[DESCRIPTION OF THE TASK] Copy out all lines in the data below containing the string "json".

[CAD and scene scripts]
□ □ □ □

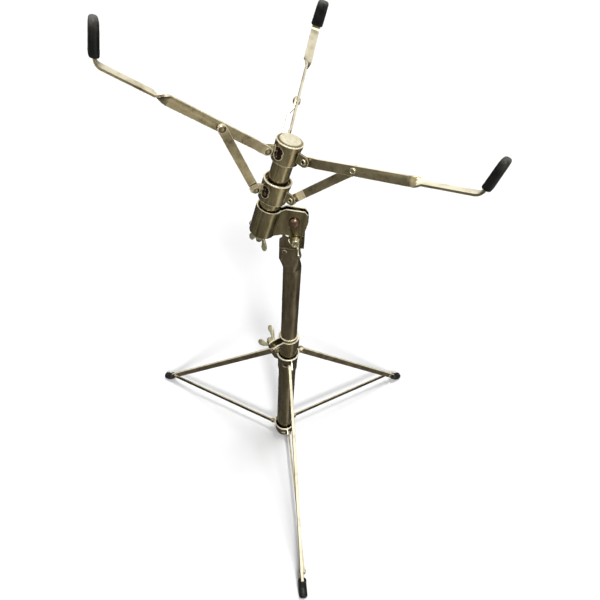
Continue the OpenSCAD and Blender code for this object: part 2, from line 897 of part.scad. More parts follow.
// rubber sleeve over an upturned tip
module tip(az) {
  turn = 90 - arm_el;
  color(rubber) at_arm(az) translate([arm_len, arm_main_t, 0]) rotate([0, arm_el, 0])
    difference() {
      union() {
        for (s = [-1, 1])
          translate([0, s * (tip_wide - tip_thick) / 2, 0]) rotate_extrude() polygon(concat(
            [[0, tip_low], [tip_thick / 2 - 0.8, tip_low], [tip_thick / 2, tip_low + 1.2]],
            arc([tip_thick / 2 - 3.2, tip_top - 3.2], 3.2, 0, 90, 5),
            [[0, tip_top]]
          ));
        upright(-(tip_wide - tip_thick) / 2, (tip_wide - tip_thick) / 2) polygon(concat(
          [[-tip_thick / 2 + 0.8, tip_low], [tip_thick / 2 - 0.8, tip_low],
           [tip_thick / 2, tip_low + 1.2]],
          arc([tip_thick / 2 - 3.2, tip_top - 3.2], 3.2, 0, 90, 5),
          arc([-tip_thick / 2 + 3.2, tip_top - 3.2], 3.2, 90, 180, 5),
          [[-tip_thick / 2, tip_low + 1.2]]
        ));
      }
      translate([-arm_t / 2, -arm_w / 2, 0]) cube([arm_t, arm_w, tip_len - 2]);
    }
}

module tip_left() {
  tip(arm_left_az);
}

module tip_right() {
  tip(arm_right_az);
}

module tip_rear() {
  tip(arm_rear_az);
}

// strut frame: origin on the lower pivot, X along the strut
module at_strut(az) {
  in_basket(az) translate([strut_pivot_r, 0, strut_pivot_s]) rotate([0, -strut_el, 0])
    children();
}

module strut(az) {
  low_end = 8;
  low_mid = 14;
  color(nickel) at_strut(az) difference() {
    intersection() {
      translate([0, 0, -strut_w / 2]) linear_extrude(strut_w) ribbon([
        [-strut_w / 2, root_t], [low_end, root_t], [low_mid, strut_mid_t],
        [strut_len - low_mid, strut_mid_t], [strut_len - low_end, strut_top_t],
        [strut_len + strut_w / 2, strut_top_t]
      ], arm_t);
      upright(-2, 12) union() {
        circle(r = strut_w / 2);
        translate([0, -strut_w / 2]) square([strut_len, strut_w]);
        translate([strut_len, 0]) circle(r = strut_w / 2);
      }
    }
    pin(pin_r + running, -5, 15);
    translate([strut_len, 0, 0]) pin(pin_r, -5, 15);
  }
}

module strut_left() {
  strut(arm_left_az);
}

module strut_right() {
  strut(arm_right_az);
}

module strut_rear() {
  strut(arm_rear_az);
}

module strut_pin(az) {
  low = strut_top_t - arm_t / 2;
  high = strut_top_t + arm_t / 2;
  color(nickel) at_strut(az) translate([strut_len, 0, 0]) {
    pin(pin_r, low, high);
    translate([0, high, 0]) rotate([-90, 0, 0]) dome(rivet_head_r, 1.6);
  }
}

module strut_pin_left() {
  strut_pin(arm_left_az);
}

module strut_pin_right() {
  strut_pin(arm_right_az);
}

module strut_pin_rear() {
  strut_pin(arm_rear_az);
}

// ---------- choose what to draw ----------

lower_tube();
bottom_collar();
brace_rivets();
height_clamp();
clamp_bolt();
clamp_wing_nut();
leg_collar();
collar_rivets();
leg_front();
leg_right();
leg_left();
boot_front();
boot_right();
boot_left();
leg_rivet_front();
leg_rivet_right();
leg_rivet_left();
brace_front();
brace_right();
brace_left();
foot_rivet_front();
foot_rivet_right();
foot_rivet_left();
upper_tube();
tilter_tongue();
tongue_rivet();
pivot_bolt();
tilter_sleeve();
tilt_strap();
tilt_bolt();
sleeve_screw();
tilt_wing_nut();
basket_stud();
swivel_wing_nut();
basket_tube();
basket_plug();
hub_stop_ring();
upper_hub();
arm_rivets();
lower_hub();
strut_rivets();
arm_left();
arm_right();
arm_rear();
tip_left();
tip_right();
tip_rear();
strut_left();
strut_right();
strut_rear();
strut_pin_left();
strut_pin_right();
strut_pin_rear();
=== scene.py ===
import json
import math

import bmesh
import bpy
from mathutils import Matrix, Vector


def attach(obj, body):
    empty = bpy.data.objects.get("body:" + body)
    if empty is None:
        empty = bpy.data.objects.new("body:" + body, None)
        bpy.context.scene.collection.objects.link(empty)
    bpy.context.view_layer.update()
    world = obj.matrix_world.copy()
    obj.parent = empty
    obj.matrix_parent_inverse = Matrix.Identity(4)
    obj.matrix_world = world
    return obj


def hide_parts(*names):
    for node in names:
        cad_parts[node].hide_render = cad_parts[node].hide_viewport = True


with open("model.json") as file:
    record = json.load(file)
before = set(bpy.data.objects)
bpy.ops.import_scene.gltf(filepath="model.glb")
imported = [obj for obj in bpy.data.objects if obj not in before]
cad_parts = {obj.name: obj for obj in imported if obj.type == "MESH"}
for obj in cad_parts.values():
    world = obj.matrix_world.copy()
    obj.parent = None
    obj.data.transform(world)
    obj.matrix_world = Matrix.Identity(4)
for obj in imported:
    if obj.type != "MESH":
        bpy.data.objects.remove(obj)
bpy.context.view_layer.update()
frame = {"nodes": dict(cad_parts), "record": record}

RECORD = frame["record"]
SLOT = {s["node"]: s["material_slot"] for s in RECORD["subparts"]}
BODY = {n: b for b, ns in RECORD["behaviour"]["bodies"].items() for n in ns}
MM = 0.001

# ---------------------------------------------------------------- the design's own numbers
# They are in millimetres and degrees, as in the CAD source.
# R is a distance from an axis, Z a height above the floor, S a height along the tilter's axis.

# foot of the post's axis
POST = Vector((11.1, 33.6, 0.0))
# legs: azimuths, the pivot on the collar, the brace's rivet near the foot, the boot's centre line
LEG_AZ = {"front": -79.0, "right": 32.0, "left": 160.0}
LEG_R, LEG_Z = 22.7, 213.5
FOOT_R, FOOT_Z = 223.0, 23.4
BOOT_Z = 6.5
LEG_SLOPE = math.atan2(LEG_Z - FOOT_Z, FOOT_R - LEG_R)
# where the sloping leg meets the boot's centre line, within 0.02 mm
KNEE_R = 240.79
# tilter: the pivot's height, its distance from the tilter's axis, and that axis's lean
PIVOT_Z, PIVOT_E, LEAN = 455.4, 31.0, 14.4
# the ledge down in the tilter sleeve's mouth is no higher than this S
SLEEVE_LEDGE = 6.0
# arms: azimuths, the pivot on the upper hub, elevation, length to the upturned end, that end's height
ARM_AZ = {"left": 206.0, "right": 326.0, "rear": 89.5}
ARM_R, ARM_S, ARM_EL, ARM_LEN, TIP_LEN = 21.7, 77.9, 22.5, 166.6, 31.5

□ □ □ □

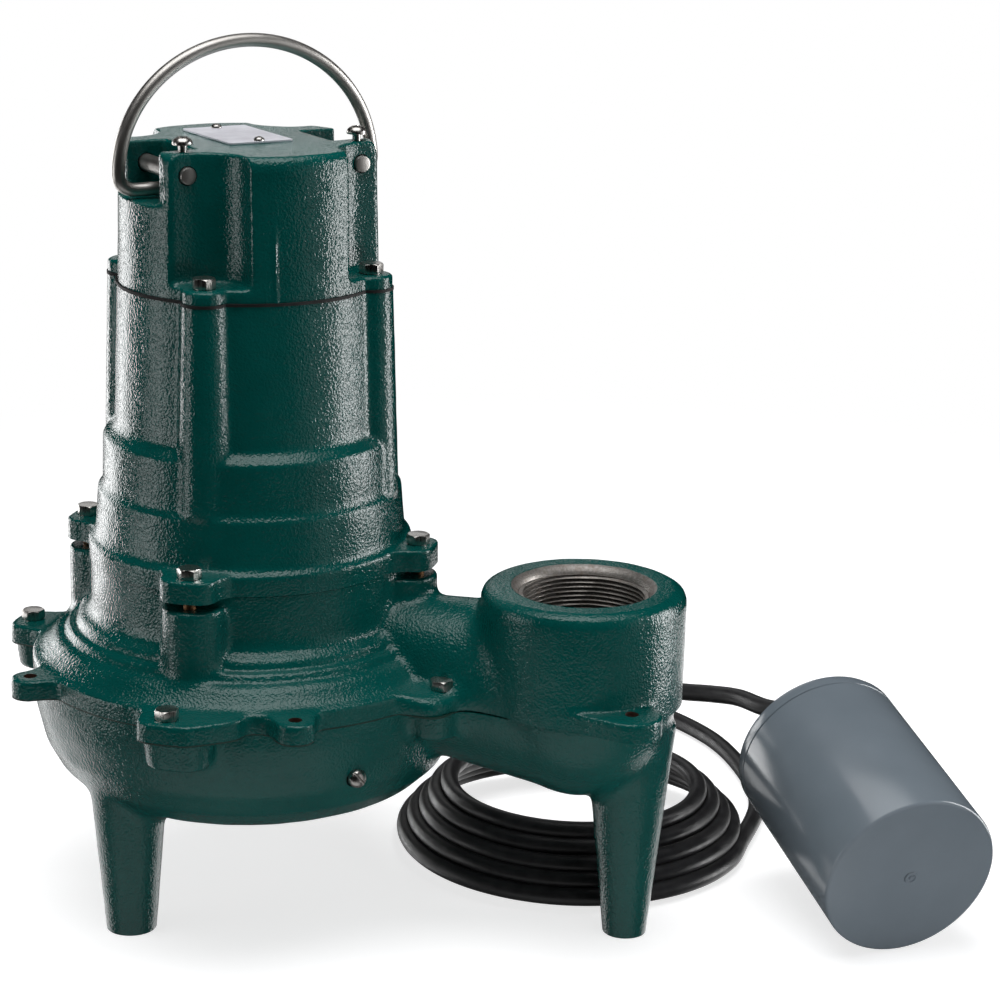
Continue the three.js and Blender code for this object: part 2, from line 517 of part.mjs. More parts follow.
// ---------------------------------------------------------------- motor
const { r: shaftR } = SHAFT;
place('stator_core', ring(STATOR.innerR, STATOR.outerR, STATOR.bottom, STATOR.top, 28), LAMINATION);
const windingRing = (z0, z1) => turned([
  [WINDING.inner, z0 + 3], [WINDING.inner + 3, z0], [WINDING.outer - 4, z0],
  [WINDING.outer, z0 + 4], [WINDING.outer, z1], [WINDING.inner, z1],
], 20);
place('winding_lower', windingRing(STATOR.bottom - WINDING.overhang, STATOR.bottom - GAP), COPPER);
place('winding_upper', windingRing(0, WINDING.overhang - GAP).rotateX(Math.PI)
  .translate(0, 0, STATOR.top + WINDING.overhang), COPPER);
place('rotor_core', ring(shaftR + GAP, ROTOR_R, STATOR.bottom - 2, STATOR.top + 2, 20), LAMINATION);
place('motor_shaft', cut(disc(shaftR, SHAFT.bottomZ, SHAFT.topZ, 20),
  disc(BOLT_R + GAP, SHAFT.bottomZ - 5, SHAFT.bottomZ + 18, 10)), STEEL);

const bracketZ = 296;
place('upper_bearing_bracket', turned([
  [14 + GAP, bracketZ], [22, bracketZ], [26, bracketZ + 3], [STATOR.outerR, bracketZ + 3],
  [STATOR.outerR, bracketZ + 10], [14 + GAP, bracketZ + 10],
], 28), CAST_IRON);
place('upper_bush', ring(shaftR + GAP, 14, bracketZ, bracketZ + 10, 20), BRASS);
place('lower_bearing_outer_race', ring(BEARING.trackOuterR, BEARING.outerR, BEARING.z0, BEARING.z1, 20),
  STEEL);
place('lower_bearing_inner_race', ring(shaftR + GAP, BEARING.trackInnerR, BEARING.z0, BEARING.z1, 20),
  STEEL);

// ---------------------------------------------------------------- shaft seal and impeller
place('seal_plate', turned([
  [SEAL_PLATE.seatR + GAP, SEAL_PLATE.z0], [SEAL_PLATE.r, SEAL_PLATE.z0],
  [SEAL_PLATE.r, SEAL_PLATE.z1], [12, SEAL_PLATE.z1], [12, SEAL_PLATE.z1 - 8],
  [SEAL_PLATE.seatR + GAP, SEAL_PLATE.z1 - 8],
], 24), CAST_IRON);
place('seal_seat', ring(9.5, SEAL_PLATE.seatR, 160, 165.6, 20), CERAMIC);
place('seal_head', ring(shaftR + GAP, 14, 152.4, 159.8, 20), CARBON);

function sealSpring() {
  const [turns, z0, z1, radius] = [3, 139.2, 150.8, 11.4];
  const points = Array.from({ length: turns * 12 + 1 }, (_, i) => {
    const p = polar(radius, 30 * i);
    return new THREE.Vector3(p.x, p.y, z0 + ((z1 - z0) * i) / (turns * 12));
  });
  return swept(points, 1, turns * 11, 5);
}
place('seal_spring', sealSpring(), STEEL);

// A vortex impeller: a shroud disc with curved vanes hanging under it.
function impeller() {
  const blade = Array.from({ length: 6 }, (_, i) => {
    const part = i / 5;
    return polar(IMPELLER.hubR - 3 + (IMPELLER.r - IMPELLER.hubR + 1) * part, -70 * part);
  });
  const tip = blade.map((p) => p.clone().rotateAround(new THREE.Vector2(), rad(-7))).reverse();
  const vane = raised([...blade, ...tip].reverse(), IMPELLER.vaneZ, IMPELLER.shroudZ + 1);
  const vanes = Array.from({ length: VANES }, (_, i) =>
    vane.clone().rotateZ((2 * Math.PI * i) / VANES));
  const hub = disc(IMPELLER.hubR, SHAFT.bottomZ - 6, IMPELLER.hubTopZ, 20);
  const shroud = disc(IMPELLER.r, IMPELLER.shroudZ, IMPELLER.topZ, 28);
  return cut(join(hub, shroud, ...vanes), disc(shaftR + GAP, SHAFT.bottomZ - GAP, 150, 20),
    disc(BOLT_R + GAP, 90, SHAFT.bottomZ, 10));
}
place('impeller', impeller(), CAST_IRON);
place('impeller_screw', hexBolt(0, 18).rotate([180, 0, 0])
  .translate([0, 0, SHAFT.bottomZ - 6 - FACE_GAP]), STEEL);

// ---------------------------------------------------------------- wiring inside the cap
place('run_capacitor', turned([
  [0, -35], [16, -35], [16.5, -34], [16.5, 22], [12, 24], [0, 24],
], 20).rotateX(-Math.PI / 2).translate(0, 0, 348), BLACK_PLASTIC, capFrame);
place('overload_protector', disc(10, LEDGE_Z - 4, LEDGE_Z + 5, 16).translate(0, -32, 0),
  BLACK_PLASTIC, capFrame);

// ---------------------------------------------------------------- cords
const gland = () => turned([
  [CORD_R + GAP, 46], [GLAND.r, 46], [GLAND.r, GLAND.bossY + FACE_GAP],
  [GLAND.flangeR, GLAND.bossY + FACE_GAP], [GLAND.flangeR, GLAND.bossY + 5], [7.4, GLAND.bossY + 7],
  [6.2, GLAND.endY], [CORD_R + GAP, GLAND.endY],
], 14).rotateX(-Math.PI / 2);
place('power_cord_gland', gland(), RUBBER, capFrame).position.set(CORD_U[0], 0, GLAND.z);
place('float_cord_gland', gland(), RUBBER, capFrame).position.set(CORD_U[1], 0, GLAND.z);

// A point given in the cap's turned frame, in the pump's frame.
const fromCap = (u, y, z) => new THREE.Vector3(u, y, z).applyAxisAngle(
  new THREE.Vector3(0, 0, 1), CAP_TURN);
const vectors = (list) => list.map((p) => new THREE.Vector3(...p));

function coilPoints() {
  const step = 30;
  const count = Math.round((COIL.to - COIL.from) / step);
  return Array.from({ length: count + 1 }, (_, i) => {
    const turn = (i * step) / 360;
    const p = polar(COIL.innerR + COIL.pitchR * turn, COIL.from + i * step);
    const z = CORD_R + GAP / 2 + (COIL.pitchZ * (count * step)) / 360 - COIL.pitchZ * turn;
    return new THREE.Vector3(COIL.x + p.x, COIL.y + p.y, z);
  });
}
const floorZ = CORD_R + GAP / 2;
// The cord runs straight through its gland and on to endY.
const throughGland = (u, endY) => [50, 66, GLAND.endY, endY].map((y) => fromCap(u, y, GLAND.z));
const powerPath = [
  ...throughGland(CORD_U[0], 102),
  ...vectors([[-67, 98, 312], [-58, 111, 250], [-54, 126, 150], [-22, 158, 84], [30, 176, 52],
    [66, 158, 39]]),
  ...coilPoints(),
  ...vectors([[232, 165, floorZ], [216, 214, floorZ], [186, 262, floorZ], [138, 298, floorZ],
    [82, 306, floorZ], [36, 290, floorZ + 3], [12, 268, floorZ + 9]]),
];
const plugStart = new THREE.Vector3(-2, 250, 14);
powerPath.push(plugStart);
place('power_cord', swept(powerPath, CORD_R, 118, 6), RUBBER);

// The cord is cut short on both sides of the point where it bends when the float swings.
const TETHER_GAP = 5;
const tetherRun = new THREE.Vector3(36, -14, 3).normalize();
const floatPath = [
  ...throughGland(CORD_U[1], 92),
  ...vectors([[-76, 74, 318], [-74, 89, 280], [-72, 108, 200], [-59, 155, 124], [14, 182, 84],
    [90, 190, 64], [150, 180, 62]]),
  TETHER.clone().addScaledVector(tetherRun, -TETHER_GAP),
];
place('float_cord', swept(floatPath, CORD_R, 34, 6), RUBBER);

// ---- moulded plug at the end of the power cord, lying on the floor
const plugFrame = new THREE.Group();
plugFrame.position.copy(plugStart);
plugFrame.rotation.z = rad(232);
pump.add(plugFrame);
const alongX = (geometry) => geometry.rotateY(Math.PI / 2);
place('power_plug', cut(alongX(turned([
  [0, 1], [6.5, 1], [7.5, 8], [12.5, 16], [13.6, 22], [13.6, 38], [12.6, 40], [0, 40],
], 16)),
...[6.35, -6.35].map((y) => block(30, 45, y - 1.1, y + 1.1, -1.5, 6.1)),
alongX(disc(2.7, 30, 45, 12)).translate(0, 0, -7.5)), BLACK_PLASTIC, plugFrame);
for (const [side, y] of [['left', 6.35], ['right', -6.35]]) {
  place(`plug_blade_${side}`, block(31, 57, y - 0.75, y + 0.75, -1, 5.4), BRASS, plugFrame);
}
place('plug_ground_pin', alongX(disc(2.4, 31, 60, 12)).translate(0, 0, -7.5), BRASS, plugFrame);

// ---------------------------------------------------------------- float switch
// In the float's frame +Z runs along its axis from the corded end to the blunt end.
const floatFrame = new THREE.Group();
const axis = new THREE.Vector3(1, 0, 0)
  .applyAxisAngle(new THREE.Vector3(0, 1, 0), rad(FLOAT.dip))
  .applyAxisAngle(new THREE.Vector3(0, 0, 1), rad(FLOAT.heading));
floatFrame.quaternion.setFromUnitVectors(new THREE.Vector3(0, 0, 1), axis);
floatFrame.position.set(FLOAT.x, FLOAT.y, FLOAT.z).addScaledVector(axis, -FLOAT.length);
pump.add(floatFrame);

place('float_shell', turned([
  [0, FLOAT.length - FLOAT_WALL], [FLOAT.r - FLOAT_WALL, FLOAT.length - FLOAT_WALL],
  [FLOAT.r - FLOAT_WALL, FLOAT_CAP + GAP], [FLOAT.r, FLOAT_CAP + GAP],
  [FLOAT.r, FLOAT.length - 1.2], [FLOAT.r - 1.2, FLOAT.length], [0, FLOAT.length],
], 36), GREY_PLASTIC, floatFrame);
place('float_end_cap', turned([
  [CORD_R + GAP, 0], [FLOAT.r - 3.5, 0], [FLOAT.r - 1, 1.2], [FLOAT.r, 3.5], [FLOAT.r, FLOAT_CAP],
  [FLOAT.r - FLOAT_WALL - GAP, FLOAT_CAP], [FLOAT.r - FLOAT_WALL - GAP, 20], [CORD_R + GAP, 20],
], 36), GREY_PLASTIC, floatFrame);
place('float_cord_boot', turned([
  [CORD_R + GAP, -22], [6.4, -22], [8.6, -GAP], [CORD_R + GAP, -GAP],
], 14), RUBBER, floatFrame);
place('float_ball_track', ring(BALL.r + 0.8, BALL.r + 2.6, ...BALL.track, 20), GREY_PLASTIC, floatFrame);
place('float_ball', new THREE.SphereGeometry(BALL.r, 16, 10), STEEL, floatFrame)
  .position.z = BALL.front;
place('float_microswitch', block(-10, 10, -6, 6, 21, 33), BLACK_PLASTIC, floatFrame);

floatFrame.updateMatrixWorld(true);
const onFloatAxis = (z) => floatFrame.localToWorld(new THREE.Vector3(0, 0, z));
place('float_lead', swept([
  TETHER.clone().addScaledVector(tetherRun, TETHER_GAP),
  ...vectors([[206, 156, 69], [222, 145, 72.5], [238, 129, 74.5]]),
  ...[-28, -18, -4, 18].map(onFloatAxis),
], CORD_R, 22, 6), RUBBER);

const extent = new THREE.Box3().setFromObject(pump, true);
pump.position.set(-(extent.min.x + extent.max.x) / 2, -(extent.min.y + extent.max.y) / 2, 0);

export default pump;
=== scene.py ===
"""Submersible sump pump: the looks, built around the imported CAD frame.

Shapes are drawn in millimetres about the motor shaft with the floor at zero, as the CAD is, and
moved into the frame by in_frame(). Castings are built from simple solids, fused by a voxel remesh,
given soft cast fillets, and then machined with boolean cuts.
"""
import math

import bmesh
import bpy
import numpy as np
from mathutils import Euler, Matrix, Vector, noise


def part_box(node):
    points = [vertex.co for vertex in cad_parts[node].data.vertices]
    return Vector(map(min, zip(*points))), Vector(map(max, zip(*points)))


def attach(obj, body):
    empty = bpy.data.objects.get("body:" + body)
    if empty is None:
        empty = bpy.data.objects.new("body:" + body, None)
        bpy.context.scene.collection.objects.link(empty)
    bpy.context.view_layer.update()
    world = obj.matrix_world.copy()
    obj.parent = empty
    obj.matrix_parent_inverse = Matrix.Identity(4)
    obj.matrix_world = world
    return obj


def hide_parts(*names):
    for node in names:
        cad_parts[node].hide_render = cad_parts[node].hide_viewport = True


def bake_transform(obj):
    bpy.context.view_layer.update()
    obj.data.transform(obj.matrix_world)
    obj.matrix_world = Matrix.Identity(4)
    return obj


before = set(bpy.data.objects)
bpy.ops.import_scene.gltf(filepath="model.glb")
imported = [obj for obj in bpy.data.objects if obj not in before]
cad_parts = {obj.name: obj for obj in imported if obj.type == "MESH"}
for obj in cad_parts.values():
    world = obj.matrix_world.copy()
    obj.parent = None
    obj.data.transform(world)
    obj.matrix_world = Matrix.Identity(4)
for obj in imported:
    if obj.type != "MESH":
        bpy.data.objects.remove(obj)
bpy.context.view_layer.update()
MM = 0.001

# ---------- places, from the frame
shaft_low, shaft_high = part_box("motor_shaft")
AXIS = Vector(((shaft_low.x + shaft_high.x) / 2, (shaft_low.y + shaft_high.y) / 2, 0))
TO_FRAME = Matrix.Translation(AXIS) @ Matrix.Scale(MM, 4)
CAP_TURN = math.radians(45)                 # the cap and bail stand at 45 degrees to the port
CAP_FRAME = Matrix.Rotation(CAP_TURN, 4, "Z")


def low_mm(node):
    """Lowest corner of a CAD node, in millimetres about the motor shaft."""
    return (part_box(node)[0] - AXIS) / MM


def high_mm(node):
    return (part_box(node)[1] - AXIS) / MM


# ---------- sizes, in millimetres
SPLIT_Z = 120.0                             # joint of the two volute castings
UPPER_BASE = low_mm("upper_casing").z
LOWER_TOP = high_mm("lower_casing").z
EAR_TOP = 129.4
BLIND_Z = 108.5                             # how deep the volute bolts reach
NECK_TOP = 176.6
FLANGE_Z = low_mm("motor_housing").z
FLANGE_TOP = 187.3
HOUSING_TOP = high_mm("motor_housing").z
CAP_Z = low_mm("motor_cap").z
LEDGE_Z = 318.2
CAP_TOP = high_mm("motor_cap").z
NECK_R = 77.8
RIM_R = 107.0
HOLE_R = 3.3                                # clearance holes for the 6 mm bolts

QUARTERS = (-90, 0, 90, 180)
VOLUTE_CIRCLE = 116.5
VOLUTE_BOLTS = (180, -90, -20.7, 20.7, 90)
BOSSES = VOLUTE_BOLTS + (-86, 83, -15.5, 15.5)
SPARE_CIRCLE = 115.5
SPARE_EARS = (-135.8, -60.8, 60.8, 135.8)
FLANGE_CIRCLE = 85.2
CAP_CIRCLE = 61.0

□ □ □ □

[CORRECT OUTPUT]
import json
with open("model.json") as file:
    record = json.load(file)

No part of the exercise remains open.